**What is needed:** Copy exactly, please, the lines of the data from its start through the line containing "import Sketcher".

..........

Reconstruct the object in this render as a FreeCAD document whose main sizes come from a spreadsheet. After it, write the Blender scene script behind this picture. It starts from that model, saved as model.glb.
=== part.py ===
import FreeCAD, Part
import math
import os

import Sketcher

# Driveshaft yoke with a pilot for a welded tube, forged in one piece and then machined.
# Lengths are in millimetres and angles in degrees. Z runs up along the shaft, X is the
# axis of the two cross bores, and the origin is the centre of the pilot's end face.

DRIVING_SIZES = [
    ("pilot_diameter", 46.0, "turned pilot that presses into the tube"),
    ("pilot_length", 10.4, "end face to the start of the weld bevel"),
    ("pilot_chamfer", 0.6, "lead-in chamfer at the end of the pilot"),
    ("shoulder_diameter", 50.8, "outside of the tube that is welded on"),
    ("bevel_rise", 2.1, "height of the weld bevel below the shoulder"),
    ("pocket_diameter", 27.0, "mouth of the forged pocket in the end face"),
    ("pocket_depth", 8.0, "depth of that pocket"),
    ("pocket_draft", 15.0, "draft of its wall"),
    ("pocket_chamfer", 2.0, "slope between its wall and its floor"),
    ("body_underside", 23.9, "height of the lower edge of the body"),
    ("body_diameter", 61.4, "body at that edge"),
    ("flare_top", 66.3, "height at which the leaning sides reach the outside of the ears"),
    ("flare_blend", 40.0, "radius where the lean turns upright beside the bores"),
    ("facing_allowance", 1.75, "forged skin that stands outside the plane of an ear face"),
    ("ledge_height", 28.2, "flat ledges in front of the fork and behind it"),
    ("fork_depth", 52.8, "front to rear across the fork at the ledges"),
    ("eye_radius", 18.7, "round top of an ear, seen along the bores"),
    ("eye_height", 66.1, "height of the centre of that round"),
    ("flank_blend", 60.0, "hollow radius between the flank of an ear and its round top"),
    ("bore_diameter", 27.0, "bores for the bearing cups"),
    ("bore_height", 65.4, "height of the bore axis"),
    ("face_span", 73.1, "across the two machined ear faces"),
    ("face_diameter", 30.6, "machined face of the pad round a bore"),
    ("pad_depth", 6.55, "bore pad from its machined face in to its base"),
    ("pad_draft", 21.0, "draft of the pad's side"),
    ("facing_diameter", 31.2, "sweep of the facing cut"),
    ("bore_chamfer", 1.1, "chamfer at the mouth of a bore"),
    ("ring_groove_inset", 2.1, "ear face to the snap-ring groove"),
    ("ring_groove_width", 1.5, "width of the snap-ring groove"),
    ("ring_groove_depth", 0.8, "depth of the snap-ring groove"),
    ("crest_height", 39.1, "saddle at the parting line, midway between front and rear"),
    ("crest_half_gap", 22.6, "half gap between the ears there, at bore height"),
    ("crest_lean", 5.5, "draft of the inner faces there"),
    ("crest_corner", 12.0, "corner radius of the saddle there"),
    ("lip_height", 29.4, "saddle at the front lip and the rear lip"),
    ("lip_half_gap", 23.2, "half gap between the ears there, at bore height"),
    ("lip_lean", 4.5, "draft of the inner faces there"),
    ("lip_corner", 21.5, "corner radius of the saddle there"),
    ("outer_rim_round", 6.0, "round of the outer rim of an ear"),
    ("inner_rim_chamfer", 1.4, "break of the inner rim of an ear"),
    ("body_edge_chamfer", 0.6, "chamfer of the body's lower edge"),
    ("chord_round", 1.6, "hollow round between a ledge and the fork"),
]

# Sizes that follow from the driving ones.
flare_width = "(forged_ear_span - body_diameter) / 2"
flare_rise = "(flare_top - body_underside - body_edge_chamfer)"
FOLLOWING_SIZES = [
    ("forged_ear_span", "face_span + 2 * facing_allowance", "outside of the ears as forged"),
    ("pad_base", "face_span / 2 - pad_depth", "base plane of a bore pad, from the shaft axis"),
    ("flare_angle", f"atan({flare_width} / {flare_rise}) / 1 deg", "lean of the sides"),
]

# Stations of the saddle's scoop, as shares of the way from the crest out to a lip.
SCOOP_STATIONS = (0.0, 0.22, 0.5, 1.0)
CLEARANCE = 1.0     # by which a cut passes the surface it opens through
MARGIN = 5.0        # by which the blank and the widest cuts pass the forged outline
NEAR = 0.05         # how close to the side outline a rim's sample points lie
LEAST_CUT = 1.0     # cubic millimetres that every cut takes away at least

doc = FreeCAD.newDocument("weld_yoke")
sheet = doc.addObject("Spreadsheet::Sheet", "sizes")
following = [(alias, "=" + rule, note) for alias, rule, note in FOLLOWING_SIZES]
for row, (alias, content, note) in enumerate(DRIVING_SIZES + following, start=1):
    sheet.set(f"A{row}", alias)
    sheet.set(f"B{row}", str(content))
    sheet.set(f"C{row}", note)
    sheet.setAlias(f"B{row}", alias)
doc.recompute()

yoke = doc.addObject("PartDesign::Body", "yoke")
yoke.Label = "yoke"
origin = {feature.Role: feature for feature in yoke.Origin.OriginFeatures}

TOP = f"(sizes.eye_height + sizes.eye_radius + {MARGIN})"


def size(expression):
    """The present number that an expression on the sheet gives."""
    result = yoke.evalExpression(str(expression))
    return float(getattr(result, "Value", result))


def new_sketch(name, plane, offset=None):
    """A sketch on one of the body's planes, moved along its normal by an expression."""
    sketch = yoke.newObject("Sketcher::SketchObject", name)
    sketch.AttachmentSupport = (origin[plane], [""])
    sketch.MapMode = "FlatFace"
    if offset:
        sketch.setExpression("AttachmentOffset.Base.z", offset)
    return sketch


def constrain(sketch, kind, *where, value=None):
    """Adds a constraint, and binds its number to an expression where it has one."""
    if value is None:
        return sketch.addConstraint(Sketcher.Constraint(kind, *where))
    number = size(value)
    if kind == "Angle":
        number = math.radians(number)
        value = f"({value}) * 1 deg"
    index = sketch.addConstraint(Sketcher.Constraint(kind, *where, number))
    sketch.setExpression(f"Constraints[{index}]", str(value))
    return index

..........

**Result of this task:**
Reconstruct the object in this render as a FreeCAD document whose main sizes come from a spreadsheet. After it, write the Blender scene script behind this picture. It starts from that model, saved as model.glb.
=== part.py ===
import FreeCAD, Part
import math
import os

import Sketcher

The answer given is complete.